How to build a price book that makes quoting boring (in a good way)
A Price Book is your memory outside your head: standard lines, realistic labour bands, materials allowances, and wording that stops disputes. Once it exists, quoting is pulling lines rather than starting from a blank screen at 9pm after a 10-hour day. This guide shows how to build one that you will actually use.
Why most trades do not have a price book
Because building one feels like admin, and most tradesmen got into the trade to do the work. The paradox: the tradesmen who take one afternoon to build a basic price book save hundreds of hours a year on quoting.
The other reason is that prices change -- which is true, but a price book that needs quarterly updating is still better than no price book. You do not need perfection; you need a usable starting point.
Start with your top 20 jobs -- not a blank slate
Open your last 20 invoices. What jobs come up most? These are your price book foundation. For a tiler: floor tiles per m², wall tiles per m², bathroom suite, kitchen splashback, wetroom waterproofing. For a plumber: boiler service, full boiler swap, bathroom suite, radiator replacement.
For each job type: what labour hours does a typical one take? What materials go into a standard version? What are the common add-ons? Write it down -- that is the skeleton of a price book entry.
- Labour: bands by job complexity, not a single rate
- Materials: typical specification, typical quantity per unit
- Markup: your standard materials margin, already baked in
- Inclusions: what comes with this line by default
- Exclusions: what is never included -- surfaces assumptions clearly
How to structure a price book entry
Each line needs: a name (customer-facing or internal), a unit (m², hours, each, fixed), a price, and any notes about what is included or excluded.
Keep two views if your tool allows it: the customer-facing label ('Floor tiling -- standard specification') and the internal detail ('Floor tiles at £18/m² supply plus 1hr labour per m²'). Both serve different purposes.
Fixed lines vs variable lines
Fixed lines have a consistent price: 'Boiler service -- £120 including flue check and efficiency test'. Variable lines scale: 'Wall tiling -- £X per m²'. Templates bundle fixed and variable lines for a type of job: a bathroom renovation template might be a fixed call-out plus variable m² plus options.
Labour vs materials vs markup: keep them separate
When labour and materials are bundled, you cannot adjust one without the other. A customer asking for a cheaper option, or a job where the specification changes, becomes a full requote.
If you keep them separate internally, you can quote a range (standard vs premium spec) quickly by swapping the materials component. Your labour stays the same; the tile grade changes.
- Labour rate: your actual cost per hour including overhead and holiday
- Materials cost: trade price -- check against recent invoices, not memory
- Markup: applied to materials, covers your time and risk
- Total: what the customer pays -- labour + materials + markup
Name lines how customers read them
Internally you can be terse: 'floor prep SL 25m²'. On the customer PDF: 'Floor preparation and self-levelling compound -- 25m²'. The same information, different register.
Customer-facing line names that use plain English reduce questions, reduce disputes, and make your quote look more professional than the bloke who sent a handwritten total.
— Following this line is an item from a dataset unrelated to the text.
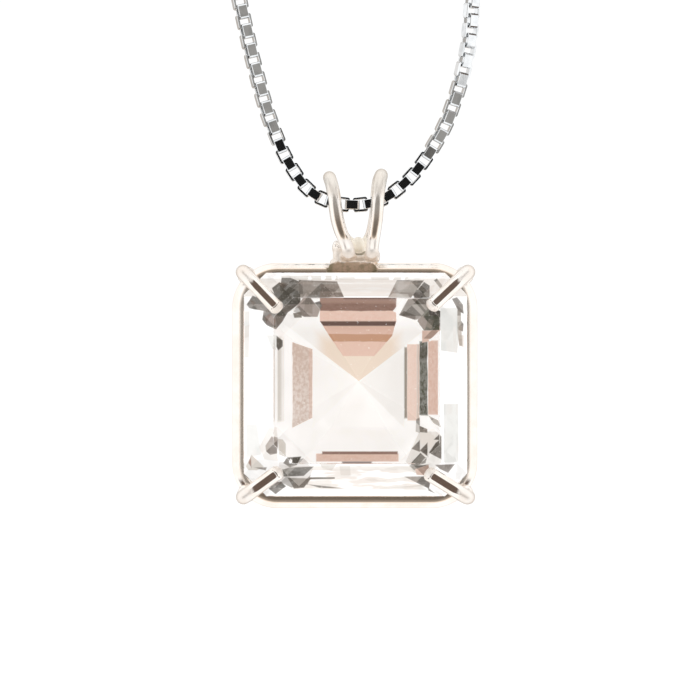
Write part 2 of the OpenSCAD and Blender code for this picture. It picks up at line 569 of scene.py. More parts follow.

That is a competitive advantage.
- Avoid jargon: 'anti-fracture membrane' might be 'floor uncoupling system' in customer copy
- Include the deliverable: not 'grout' but 'grout and finish to all joints'
- Mention the grade where it is a selling point: 'trade-grade adhesive' or 'rapid-set for heated floors'
Review quarterly -- your price book decays if you ignore it
Supplier prices move. Labour costs go up. Your own efficiency changes. A price book based on 2022 timber prices or 2023 tile costs is a liability in 2026.
Set a calendar reminder for January, April, July, October: 30 minutes to check your key material costs against current trade prices. Your labour rate review comes once a year, usually January.
- Check top 5 material lines against current merchant prices
- Review day rate against your actual fixed costs for the year
- Add any new job types you have taken on and remove lines you never use
- Update exclusions if new problem areas have emerged
Where Pro Quoter fits
Build and reuse lines in the Price Book builder -- fewer blank screens after a long day. Lines you build once pull directly into quotes, so you are assembling rather than typing.
Built by a tradesman for tradesmen who want quoting boring (in a good way): the Price Book in Pro Quoter works on mobile, offline, and syncs across devices.
FAQ
- Do I need separate price books per trade or customer type?
- Usually one price book with sections works better than multiple books. Group by job type: plumbing, heating, drainage. Filter by complexity rather than customer type.
- Should my price book prices include or exclude VAT?
- Exclude VAT in the price book -- add it at quote stage if you are VAT-registered. Mixing VAT into line prices causes problems when VAT status changes.
- How do I price one-off jobs that are not in my price book?
- Build the quote manually for that job, then decide whether to save the lines. If you will ever do this type of work again, add it. If it is genuinely unusual, leave it out.